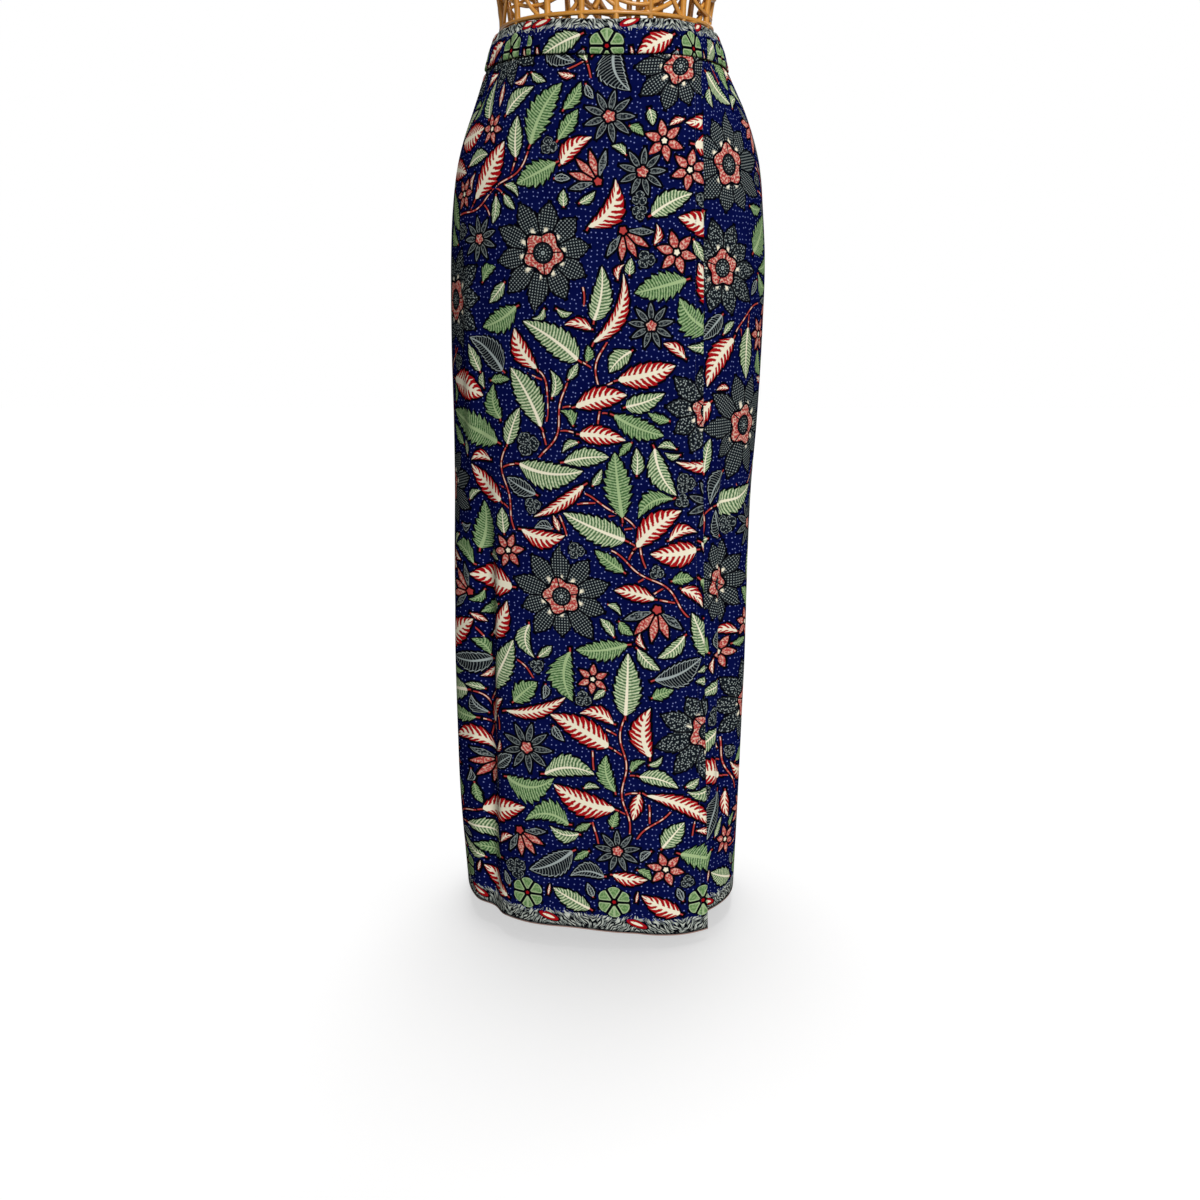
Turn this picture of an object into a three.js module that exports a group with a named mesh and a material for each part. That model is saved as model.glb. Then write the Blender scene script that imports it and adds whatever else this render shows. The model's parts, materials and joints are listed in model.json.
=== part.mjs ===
// A long pencil skirt with an overlapping front and an elastic waistband, on a limbless dress form.
// Millimetres, +Z up, the front towards -Y, the origin on the floor below the middle of the waist.
// Angles are in degrees round the figure: 0 is the centre front, 90 is the +X side, 180 is the back.
import * as THREE from "three";

// Heights above the floor.
const WAIST = 984;
const HEM = 24;
const OVERLAP_DROOP = 12;
const FORM_TOP = 1400;
const FORM_FOOT = 640;
const BASE_HEIGHT = 8;

// The cloth.
const CLOTH = 1.6;
const SEAM = 0.3;
const BAND_HEIGHT = 35;
const BAND_PROUD = 0.8;
const BAND_ROLL = 0.6;
const BAND_DIP = 3;
const SIDE_SEAM = 90;
const UNDERLAP = 22;
const OVERLAP_FLARE = 10;

// The elastic part of the waist and the gathers that it draws in.
const ELASTIC_FROM = 50;
const ELASTIC_TO = 314;
const GATHER_PITCH = 6;
const GATHER_DEPTH = 2.4;
const BAND_GATHER_DEPTH = 1.5;
const GATHER_SHORTEST = 30;
const GATHER_SPREAD = 50;

// The stand.
const POLE_RADIUS = 12.5;
const FLANGE_RADIUS = 34;
const FLANGE_HEIGHT = 6;
const BASE_HALF_WIDTH = 122;
const BASE_HALF_DEPTH = 102;
const BASE_EDGE = 2;

// How finely the walls are faceted.
const CELL = 4;
const CELL_SPLIT = 4;
const FORM_COLUMNS = 40;
const ROUND_STEPS = 40;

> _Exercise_
Repeat, word for word, the lines from the opening of the material through the line containing "const GATHER_SPREAD = 50;".

> _Solved exercise_
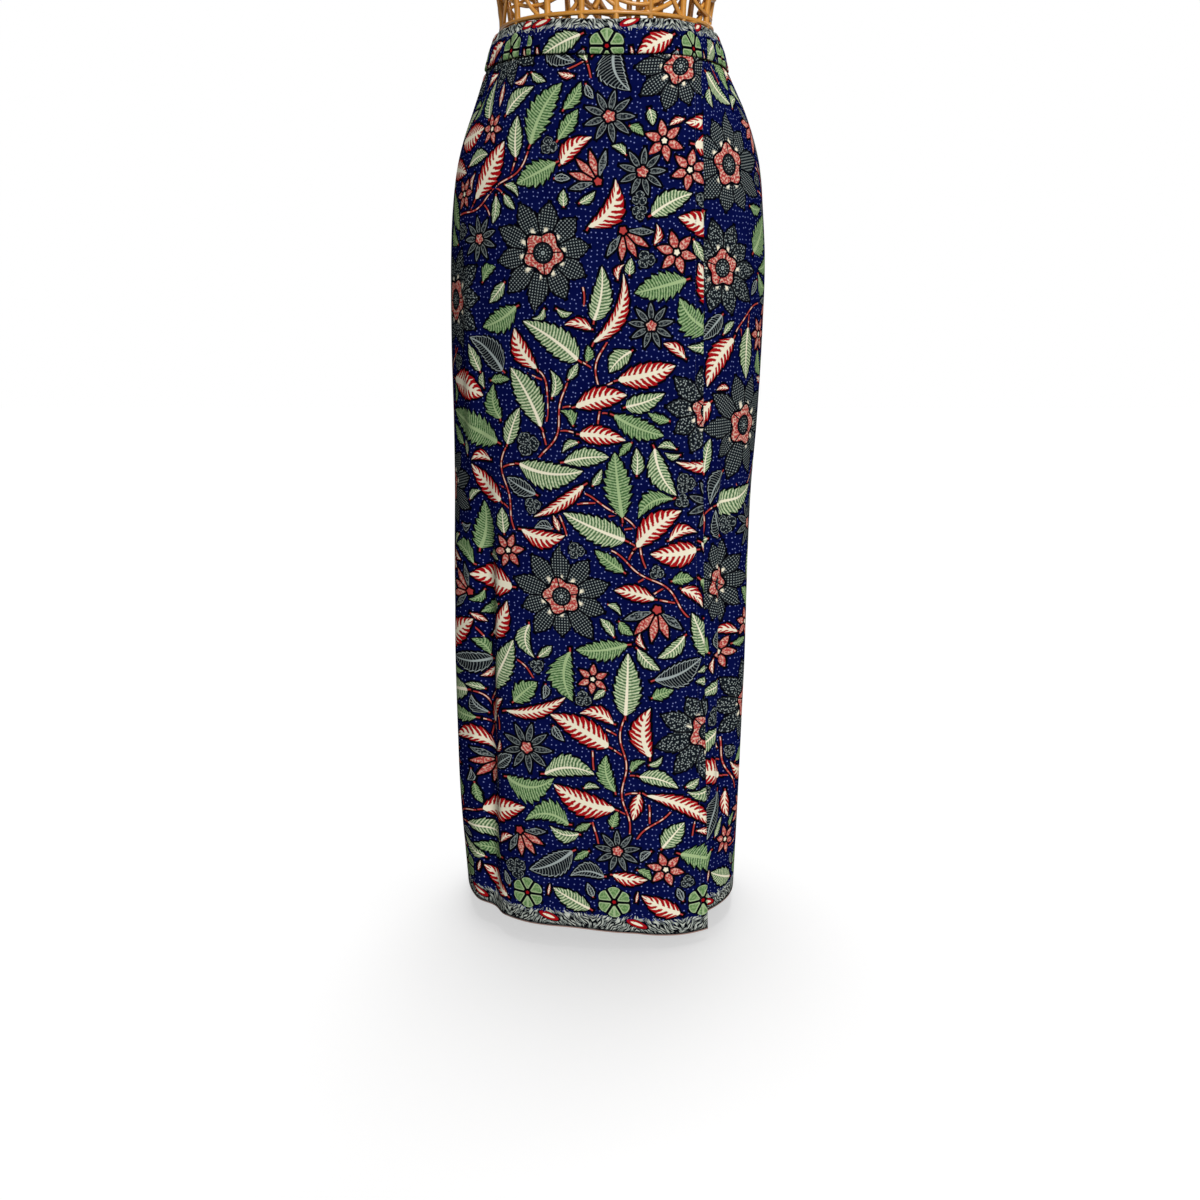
Turn this picture of an object into a three.js module that exports a group with a named mesh and a material for each part. That model is saved as model.glb. Then write the Blender scene script that imports it and adds whatever else this render shows. The model's parts, materials and joints are listed in model.json.
=== part.mjs ===
// A long pencil skirt with an overlapping front and an elastic waistband, on a limbless dress form.
// Millimetres, +Z up, the front towards -Y, the origin on the floor below the middle of the waist.
// Angles are in degrees round the figure: 0 is the centre front, 90 is the +X side, 180 is the back.
import * as THREE from "three";

// Heights above the floor.
const WAIST = 984;
const HEM = 24;
const OVERLAP_DROOP = 12;
const FORM_TOP = 1400;
const FORM_FOOT = 640;
const BASE_HEIGHT = 8;

// The cloth.
const CLOTH = 1.6;
const SEAM = 0.3;
const BAND_HEIGHT = 35;
const BAND_PROUD = 0.8;
const BAND_ROLL = 0.6;
const BAND_DIP = 3;
const SIDE_SEAM = 90;
const UNDERLAP = 22;
const OVERLAP_FLARE = 10;

// The elastic part of the waist and the gathers that it draws in.
const ELASTIC_FROM = 50;
const ELASTIC_TO = 314;
const GATHER_PITCH = 6;
const GATHER_DEPTH = 2.4;
const BAND_GATHER_DEPTH = 1.5;
const GATHER_SHORTEST = 30;
const GATHER_SPREAD = 50;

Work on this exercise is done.